HM Revenue and Customs (HMRC) has recently concluded proposals to simplify the way in which Advisory Fuel Rates (AFRs) are published. The response to the proposals was positive and there was a general consensus that they were a welcome move which would clarify the existing framework and make it easier to implement future changes to the AFRs. HMRC is aware of the need to strike a balance between giving certainty for employers on the level of rates and reimbursing drivers for the cost of fuel.

It was agreed by all contributors that one month’s notice should be given of any change to the rates and that bi-annual reviews are an acceptable compromise. Most contributors also favoured a review of the rates if the fluctuation exceeds 5 per cent, although this will be monitored by HMRC to ensure it does not generate unnecessary rate changes.
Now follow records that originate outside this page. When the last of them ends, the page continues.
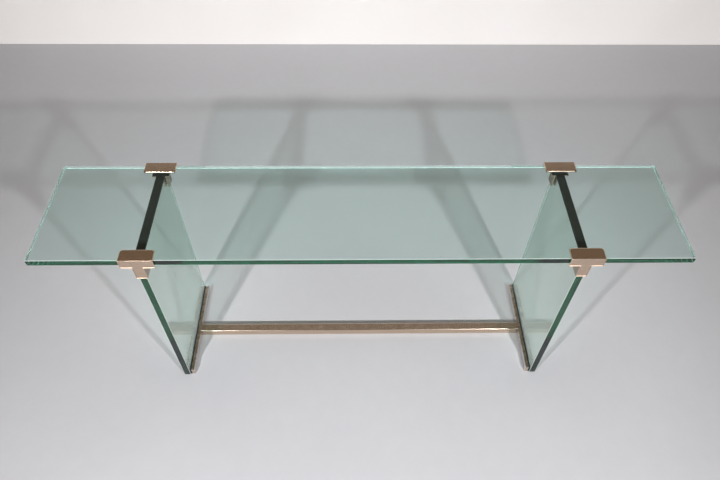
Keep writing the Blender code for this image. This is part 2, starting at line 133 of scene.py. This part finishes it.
# ------------------------------------------------------------------ glass
def glass(name, axis, absorb, face_tint, face_lamp, edge_lamp, edge_tint, foot=None):
    """Float glass: clear polished faces across `axis`, green polished edges and finely ground arrises.
    absorb is per metre in red, green and blue; a foot height paints the edge that stands below it near-black, as
    painted shade for the contact shadow under the panel."""
    m, g = new_material(name)
    geo = g.add("ShaderNodeNewGeometry")
    across = g.math("ABSOLUTE", g.vec("DOT_PRODUCT", geo.outputs["True Normal"], axis, out=1))
    face = g.math("GREATER_THAN", across, 0.97)
    edge = g.math("LESS_THAN", across, 0.25)
    arris = g.math("SUBTRACT", g.math("SUBTRACT", 1.0, face), edge, clamp=True)
    p = g.coord()

    # faint roller and handling marks on the faces, grinding lines along the edges
    cloud = g.noise(p, 9.0, 3.0, 0.55)
    tint = g.mix(g.remap(cloud, 0.3, 0.7, 0.0, 1.0), rgb(*[0.988 * c for c in face_tint[:3]]), face_tint)
    streak = g.noise(p, 1.0, 3.0, 0.6, stretch=(12.0, 12.0, 260.0) if axis[2] else (260.0, 12.0, 12.0))
    edge_colour = g.mix(streak, edge_tint, rgb(*[min(1.0, c * 1.25 + 0.02) for c in edge_tint[:3]]))
    clear = g.principled(Base_Color=tint, Roughness=0.0, IOR=1.52)
    clear.inputs["Transmission Weight"].default_value = 1.0
    edge_glass = g.principled(Base_Color=edge_colour, Roughness=0.0, IOR=1.52, Normal=g.bump(streak, 0.1, 0.00001))
    edge_glass.inputs["Transmission Weight"].default_value = 1.0
    edge_glass.inputs["Specular IOR Level"].default_value = 0.2

    grain = g.noise(p, 2600.0, 2.0, 0.6)
    ground = g.principled(
        Base_Color=g.mix(grain, rgb(0.74, 0.87, 0.82), rgb(0.84, 0.95, 0.92)),
        Roughness=g.remap(grain, 0.3, 0.7, 0.24, 0.34),
        IOR=1.52,
        Normal=g.bump(grain, 0.2, 0.00003),
    )
    polished = g.mix_shader(edge, clear.outputs[0], edge_glass.outputs[0])
    shown = g.mix_shader(g.math("MULTIPLY", arris, 0.8), polished, ground.outputs[0])
    # painted shade: the edge below the foot height is painted near-black in place of the contact shadow under the panel
    if foot is not None:
        split = g.add("ShaderNodeSeparateXYZ")
        g.link(geo.outputs["Position"], split.inputs[0])
        low = g.math("LESS_THAN", split.outputs["Z"], foot)
        painted_contact_shade = g.principled(
            Base_Color=g.mix(grain, rgb(0.006, 0.014, 0.010), rgb(0.012, 0.024, 0.018)),
            Roughness=g.remap(grain, 0.3, 0.7, 0.5, 0.7),
        )
        shown = g.mix_shader(low, shown, painted_contact_shade.outputs[0])
    # lamp light that crosses a surface: glass tint, less what the surface mirrors at that slant
    slant = g.add("ShaderNodeLayerWeight")
    slant.inputs["Blend"].default_value = 0.5
    passed = g.math("SUBTRACT", 0.957, g.math("MULTIPLY", g.math("POWER", slant.outputs["Facing"], 4.5), 0.957))
    grey = g.add("ShaderNodeCombineColor")
    for k in range(3):
        g.link(passed, grey.inputs[k])
    lamp = g.add("ShaderNodeBsdfTransparent")
    g.link(g.mix(1.0, g.mix(face, edge_lamp, face_lamp), grey.outputs[0], "MULTIPLY"), lamp.inputs["Color"])
    path = g.add("ShaderNodeLightPath")
    surface = g.mix_shader(path.outputs["Is Shadow Ray"], shown, lamp.outputs[0])

    vol = g.add("ShaderNodeVolumeAbsorption")
    density = max(absorb) * 1.04
    vol.inputs["Density"].default_value = density
    vol.inputs["Color"].default_value = rgb(*[1.0 - k / density for k in absorb])
    seen = g.add("ShaderNodeMixShader")  # lamp rays are tinted at the surfaces instead
    g.link(path.outputs["Is Shadow Ray"], seen.inputs[0])
    g.link(vol.outputs[0], seen.inputs[1])
    g.finish(surface, seen.outputs[0])
    return m


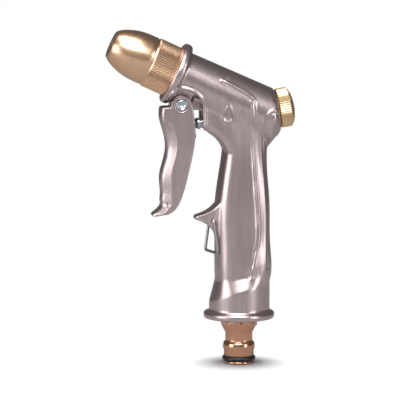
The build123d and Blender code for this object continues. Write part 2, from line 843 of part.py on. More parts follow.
def inlet_strainer():
    """Perforated disc above the inlet gasket."""
    low = TAIL_TOP + 1.4
    disc = rod(UPRIGHT, INLET_THREAD_R - 0.1, low, low + 0.8)
    for count, radius in ((1, 0.0), (6, 2.2), (12, 4.4)):
        for k in range(count):
            x = radius * cos(2 * pi * k / count)
            y = radius * sin(2 * pi * k / count)
            disc -= Pos(x, y, 0) * rod(UPRIGHT, 0.7, low - 1, low + 2)
    return disc


def wire_latch():
    """Bent-wire loop that swings up over the trigger's toe to hold it squeezed."""
    px, _, pz = LATCH_PIVOT
    path = FilletPolyline(
        (px, -LATCH_END, pz),
        (px, -LATCH_HALF, pz),
        (px, -LATCH_HALF, pz - LATCH_LENGTH),
        (px, LATCH_HALF, pz - LATCH_LENGTH),
        (px, LATCH_HALF, pz),
        (px, LATCH_END, pz),
        radius=LATCH_BEND,
    )
    section = Plane(origin=(px, -LATCH_END, pz), z_dir=(0, -1, 0)) * Circle(LATCH_WIRE_R)
    return sweep(section, path=path)


DISC_FACE = SEAT_FACE + 0.03
WASHER_FACE = DISC_FACE + DISC_T
NUT_FACE = WASHER_FACE + WASHER_T

NODES = {
    "gun_body": gun_body(),
    "pivot_pin": pivot_pin(),
    "gland_nut": gland_nut(),
    "gland_o_ring": o_ring(VALVE_AXIS, PLUNGER_R + 1.0, 0.97, (GLAND_REAR + GLAND_STEP) / 2),
    "valve_seat": valve_seat(),
    "bonnet": bonnet(),
    "bonnet_gasket": ring(
        VALVE_AXIS, BONNET_R - 0.1, REAR_CHAMBER_R - 0.6, BONNET_INNER - GASKET_T, BONNET_INNER
    ),
    "outlet_stem": outlet_stem(),
    "stem_gasket": ring(
        NOZZLE_AXIS, STEM_R - 0.2, STEM_THREAD_R, -RECESS_DEPTH, -RECESS_DEPTH + GASKET_T
    ),
    "spray_needle": spray_needle(),
    "inlet_tail": inlet_tail(),
    "inlet_o_ring": o_ring(UPRIGHT, TAIL_RING_R, TAIL_RING_SECTION, TAIL_RING_AT),
    "inlet_gasket": ring(UPRIGHT, INLET_THREAD_R - 0.1, TAIL_BORE_R + 0.4, TAIL_TOP, TAIL_TOP + 1.4),
    "inlet_strainer": inlet_strainer(),
    "trigger": trigger(),
    "valve_plunger": valve_plunger(),
    "valve_disc": ring(VALVE_AXIS, DISC_R, STUD_R + SNUG, DISC_FACE, WASHER_FACE),
    "disc_washer": ring(VALVE_AXIS, DISC_R - 0.4, STUD_R + SNUG, WASHER_FACE, NUT_FACE),
    "disc_nut": VALVE_AXIS
    * Pos(0, 0, NUT_FACE)
    * extrude(RegularPolygon(NUT_FLATS / 2, 6, major_radius=False) - Circle(STUD_R + SNUG), NUT_T),
    "valve_spring": valve_spring(),
    "spring_seat": ring(VALVE_AXIS, 5.6, 1.6, SPRING_SEAT_FRONT, SPRING_SEAT_FRONT + SPRING_SEAT_T),
    "spindle_o_ring": o_ring(VALVE_AXIS, SPINDLE_R - 0.47, 0.49, SPINDLE_RING_AT),
    "flow_spindle": flow_spindle(),
    "flow_knob": flow_knob(),
    "nozzle_o_ring": o_ring(NOZZLE_AXIS, STEM_NOSE_R + 0.96, 0.9, NOZZLE_RING_AT),
    "twist_nozzle": twist_nozzle(),
    "wire_latch": wire_latch(),
}

os.makedirs("parts", exist_ok=True)
for name, shape in NODES.items():
    export_step(shape, f"parts/{name}.step")
    print(name, round(shape.volume, 1), "mm3")
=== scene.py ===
# %% [markdown]
# # Hose spray nozzle
# A metal trigger gun for a garden hose: a nickel-plated zinc casting with brass fittings. The
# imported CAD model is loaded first. Its pieces are the fixed frame, in metres, with +Z up, the
# spray leaving towards -X, and Y across the gun. Everything below is placed from it.

import json
from math import cos, pi, radians, sin

import bmesh
import bpy
import numpy as np
from mathutils import Matrix, Vector


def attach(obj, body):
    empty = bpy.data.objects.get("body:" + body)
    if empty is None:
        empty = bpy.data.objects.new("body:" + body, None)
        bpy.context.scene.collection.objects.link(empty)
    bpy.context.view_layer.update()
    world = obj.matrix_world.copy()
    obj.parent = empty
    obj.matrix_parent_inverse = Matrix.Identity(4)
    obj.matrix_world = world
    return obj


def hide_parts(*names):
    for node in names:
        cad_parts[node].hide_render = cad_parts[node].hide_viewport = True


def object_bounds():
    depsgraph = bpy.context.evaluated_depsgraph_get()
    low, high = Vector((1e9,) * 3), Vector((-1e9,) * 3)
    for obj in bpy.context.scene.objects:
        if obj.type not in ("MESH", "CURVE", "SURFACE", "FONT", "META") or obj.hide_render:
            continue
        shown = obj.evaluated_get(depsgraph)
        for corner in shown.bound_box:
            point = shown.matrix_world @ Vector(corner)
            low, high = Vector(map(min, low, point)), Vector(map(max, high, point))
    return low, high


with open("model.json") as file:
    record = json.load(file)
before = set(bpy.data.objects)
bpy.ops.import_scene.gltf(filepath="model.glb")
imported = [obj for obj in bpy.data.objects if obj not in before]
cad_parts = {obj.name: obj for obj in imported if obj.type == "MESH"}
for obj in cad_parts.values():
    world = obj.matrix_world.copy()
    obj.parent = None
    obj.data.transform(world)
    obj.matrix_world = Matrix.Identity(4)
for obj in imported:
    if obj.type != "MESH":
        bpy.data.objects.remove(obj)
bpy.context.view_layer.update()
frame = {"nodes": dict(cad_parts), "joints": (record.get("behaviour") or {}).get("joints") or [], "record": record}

# %% [markdown]
# ## Units and small helpers
# Workshop drawings are in millimetres, and Blender works in metres, so every size below is
# written in millimetres times MM. One function turns an sRGB hex colour to the linear values
# that shaders use, and one adds a shader node with its settings and links.

# %% Units, colour and node helpers
MM = 0.001
COLOUR_A, COLOUR_B, COLOUR_OUT = 6, 7, 2  # the Mix node's sockets for colours


def linear(hex_colour):
    """Linear RGBA from an sRGB hex colour such as C8A070."""
    values = []
    for k in (0, 2, 4):
        c = int(hex_colour[k : k + 2], 16) / 255
        values.append(c / 12.92 if c <= 0.04045 else ((c + 0.055) / 1.055) ** 2.4)
    return (*values, 1.0)


def add_node(tree, kind, links=None, **settings):
    """Add a node. A setting named after an input fills its socket; any other sets a property."""
    node = tree.nodes.new(kind)
    for name, value in settings.items():
        label = name.replace("_", " ")
        if hasattr(node, name):
            setattr(node, name, value)
        else:
            node.inputs[label].default_value = value
    for socket, source in (links or {}).items():
        tree.links.new(source, node.inputs[socket])
    return node


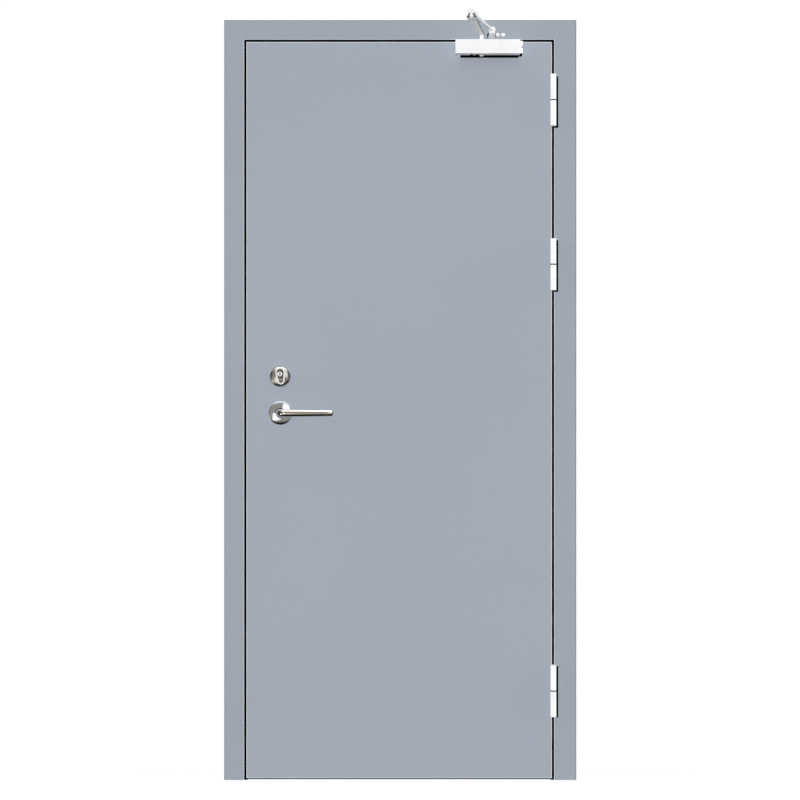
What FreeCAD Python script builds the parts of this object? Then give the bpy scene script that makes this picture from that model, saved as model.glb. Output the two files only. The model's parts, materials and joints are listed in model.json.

The timing of the reviews has been discussed in depth but as AFRs are intended to broadly reflect the variances in the cost of fuel, based on recent data, the optimum dates for changing the rates are 1 July and 1 January. HMRC will announce any necessary changes to AFRs on the website on 1 June and 1 December to allow employers the necessary time to implement them.

In summary, HMRC will:

  • review the Advisory Fuel Rates bi-annually with a view to implementing any changes on 1 January and 1 July
  • give one month’s notice prior to any change
  • consider changing the rates if the cost of fuel fluctuates +/- 5 per cent
  • continue to round up or down to the nearest pence, to maintain the balance between drivers reimbursing their employer for fuel used for private journeys and those who claim from their employer the cost of fuel for business journeys.